Vencer o morir
El proyecto de la modernidad es, desde su mismo inicio, el totalitarismo: sustituir todos los órdenes humanos por un poder único
La semana pasada, me invitaron al cine a ver Vencer o morir. Su mera existencia es un pequeño milagro, pues muestra la sombra de nuestras Luces, del momento fundacional de los países en Occidente y Oriente, de los partidos a izquierda y derecha, de los “modernos” nacidos tras 1789: la Revolución Francesa.
Sus guillotinas, supuestamente afiladas para el cogote de reyes tiranos y obispos corruptos, pronto se ocuparon en decapitar disidentes políticos, padres que protegían a sus hijos del reclutamiento forzoso, curillas de pueblo que no pusieron la Constitución sobre Dios y, sobre todo, campesinos que no consideraban buen negocio que la nueva élite mercader privatizase sus propiedades comunales, gremiales o parroquiales.
Muchos campesinos trabajaban aquellas tierras como si fuesen propietarios en regiones labradoras como la Vandea (Vendée en francés). Allí precisamente estalló una revolución contra la Revolución Francesa, que se había convertido en Terror. La película se limita a mostrar las motivaciones religiosas de los aldeanos, o su lealtad a la causa monárquico-aristocrática por el sentido de vecindad con una pequeña nobleza que vivía en sus mismos pueblos.
Pero los vandeanos eran también un ejemplo de lo que el historiador marxista Eric Hobsbawm define como “bandidos sociales” o “rebeldes primitivos”: campesinos desposeídos y jóvenes desertores que, en alianza con “nobles ladrones” (al estilo de Robin Hood) y con apoyo popular, se sublevan contra la emergente burguesía, en un precedente de la lucha de clases. Contra ellos desencadenaron los revolucionarios franceses un exterminio que la película apenas se atreve a mostrar: villas reducidas a cenizas, jóvenes pisoteados por caballos, mujeres violadas colgando desnudas de los árboles, ancianos arrojados al río, madres aplastadas por prensas de vino y bebés ensartados en bayonetas.
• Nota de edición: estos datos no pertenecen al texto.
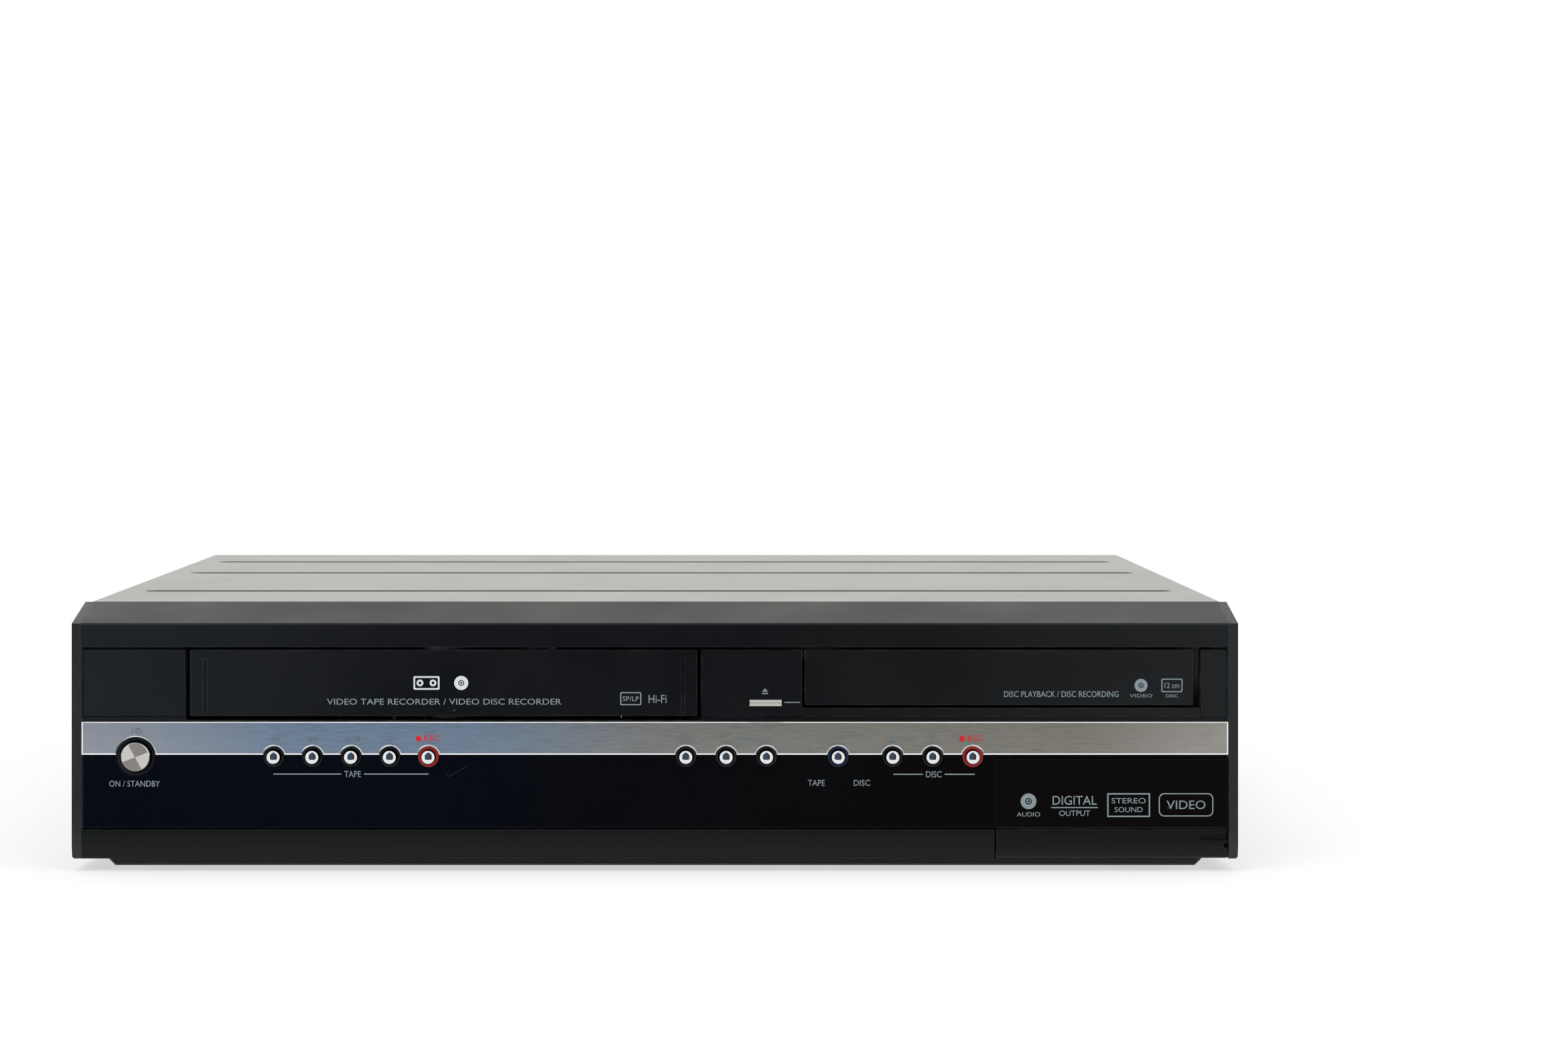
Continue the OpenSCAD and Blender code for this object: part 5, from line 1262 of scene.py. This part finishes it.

Atrocidades que, en aquel entonces, el socialista Babeuf llamó “populicidio”, pero que hoy podríamos describir (con el antiguo militante comunista François Furet) como el primer genocidio moderno.
La historiografía oficial nos cuenta que el “genocidio industrial” es cosa de “totalitarismos” del siglo XX: desviaciones de la modernidad, anomalías tardías de fascistas y nazis, estalinistas y maoístas y demás enemigos de la Ilustración, el liberalismo, el individualismo, el racionalismo, blablablá. La realidad es bien distinta. El proyecto de la modernidad es, desde su mismo inicio, el totalitarismo: sustituir todos los órdenes humanos por un poder único. Es, desde su inicio, el genocidio: destruir toda idea de “genos”, es decir, de comunidad, de memoria, de vínculos fuertes y de cualquier legado que nos permita ser algo más que una tabula rasa para sus garabatos.
Un hilo conecta la modernidad entera, desde la guillotina francesa en nombre de los derechos humanos hasta el actual imperialismo yanqui en nombre de la democracia. Y frente a todo ello, una cadena vandeana conecta a los hambrientos de pan y de lirios, de una justicia social enterrada y una identidad pisoteada.
La película se proyecta en muy pocas salas y con malos horarios. Si se apresura a buscar por internet, quizá encuentre hoy o mañana un último pase en algún cine no muy lejano.